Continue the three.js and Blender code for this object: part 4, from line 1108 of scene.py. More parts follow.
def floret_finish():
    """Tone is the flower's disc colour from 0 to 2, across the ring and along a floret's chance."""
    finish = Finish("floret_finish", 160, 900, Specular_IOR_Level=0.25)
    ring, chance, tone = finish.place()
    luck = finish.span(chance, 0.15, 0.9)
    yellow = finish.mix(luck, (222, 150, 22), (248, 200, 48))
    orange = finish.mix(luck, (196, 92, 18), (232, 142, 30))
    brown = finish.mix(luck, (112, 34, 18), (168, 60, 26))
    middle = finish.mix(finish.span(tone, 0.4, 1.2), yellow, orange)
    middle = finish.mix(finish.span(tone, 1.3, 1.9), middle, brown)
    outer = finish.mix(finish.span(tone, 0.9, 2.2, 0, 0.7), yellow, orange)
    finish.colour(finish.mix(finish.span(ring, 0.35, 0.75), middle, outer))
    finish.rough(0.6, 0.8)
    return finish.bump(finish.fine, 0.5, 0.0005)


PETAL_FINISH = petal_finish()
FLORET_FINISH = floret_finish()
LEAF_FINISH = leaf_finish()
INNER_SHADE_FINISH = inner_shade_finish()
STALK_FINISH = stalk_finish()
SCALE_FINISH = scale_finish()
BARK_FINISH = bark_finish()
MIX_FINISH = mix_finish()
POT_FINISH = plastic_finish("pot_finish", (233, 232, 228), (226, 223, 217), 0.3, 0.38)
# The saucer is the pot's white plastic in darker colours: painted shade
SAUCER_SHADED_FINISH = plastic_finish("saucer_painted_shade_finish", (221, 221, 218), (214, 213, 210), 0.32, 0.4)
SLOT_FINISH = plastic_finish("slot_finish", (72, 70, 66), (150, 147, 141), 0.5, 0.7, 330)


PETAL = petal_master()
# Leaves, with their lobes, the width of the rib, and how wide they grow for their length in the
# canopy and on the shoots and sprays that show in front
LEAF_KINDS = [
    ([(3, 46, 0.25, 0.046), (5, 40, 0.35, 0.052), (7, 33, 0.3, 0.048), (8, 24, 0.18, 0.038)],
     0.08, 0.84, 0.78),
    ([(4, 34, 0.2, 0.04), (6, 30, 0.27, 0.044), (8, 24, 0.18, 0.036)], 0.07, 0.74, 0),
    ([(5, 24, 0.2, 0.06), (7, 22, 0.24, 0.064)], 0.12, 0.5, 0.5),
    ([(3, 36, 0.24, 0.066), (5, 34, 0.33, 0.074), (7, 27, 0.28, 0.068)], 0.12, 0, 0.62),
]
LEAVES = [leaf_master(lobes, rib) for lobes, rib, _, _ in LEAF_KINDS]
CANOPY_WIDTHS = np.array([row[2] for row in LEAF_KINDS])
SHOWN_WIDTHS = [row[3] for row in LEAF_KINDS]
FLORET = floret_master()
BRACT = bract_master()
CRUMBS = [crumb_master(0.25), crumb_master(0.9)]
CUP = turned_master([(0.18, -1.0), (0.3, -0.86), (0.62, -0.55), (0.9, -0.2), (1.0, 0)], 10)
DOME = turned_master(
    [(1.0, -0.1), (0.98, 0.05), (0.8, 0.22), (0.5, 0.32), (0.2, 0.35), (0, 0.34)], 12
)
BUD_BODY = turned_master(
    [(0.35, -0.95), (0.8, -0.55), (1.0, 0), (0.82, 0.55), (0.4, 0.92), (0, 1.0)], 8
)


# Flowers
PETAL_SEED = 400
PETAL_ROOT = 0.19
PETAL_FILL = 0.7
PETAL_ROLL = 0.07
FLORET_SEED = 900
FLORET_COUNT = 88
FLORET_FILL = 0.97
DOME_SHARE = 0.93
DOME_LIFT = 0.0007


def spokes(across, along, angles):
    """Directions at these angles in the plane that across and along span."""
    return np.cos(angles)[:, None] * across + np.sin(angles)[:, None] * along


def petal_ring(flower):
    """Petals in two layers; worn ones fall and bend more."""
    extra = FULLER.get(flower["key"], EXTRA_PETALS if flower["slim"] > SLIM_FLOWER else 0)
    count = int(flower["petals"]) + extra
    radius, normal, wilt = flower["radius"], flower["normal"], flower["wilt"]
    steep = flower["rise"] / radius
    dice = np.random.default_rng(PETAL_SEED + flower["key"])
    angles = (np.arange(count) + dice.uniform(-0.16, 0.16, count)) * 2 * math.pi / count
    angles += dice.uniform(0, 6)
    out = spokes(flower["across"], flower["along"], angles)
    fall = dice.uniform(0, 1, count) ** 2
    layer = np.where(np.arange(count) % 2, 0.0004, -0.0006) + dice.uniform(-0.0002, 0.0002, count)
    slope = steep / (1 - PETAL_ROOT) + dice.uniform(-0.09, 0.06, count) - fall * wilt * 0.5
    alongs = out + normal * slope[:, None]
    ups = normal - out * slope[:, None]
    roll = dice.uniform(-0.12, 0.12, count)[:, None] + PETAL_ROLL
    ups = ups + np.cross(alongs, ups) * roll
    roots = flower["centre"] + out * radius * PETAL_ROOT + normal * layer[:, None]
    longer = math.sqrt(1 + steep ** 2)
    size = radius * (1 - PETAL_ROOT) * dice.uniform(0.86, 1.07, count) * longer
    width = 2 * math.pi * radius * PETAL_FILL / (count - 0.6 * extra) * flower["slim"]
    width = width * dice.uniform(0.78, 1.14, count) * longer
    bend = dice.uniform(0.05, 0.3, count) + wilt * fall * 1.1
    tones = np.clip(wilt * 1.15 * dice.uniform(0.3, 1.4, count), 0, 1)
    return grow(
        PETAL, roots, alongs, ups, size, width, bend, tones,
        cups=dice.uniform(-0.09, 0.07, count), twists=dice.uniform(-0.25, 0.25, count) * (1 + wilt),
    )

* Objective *
Quote exactly the lines running from the start of the listing above through the line where "0.5, 0.7, 330)" is found, and output no other lines.

* Written answer *
Continue the three.js and Blender code for this object: part 4, from line 1108 of scene.py. More parts follow.
def floret_finish():
    """Tone is the flower's disc colour from 0 to 2, across the ring and along a floret's chance."""
    finish = Finish("floret_finish", 160, 900, Specular_IOR_Level=0.25)
    ring, chance, tone = finish.place()
    luck = finish.span(chance, 0.15, 0.9)
    yellow = finish.mix(luck, (222, 150, 22), (248, 200, 48))
    orange = finish.mix(luck, (196, 92, 18), (232, 142, 30))
    brown = finish.mix(luck, (112, 34, 18), (168, 60, 26))
    middle = finish.mix(finish.span(tone, 0.4, 1.2), yellow, orange)
    middle = finish.mix(finish.span(tone, 1.3, 1.9), middle, brown)
    outer = finish.mix(finish.span(tone, 0.9, 2.2, 0, 0.7), yellow, orange)
    finish.colour(finish.mix(finish.span(ring, 0.35, 0.75), middle, outer))
    finish.rough(0.6, 0.8)
    return finish.bump(finish.fine, 0.5, 0.0005)


PETAL_FINISH = petal_finish()
FLORET_FINISH = floret_finish()
LEAF_FINISH = leaf_finish()
INNER_SHADE_FINISH = inner_shade_finish()
STALK_FINISH = stalk_finish()
SCALE_FINISH = scale_finish()
BARK_FINISH = bark_finish()
MIX_FINISH = mix_finish()
POT_FINISH = plastic_finish("pot_finish", (233, 232, 228), (226, 223, 217), 0.3, 0.38)
# The saucer is the pot's white plastic in darker colours: painted shade
SAUCER_SHADED_FINISH = plastic_finish("saucer_painted_shade_finish", (221, 221, 218), (214, 213, 210), 0.32, 0.4)
SLOT_FINISH = plastic_finish("slot_finish", (72, 70, 66), (150, 147, 141), 0.5, 0.7, 330)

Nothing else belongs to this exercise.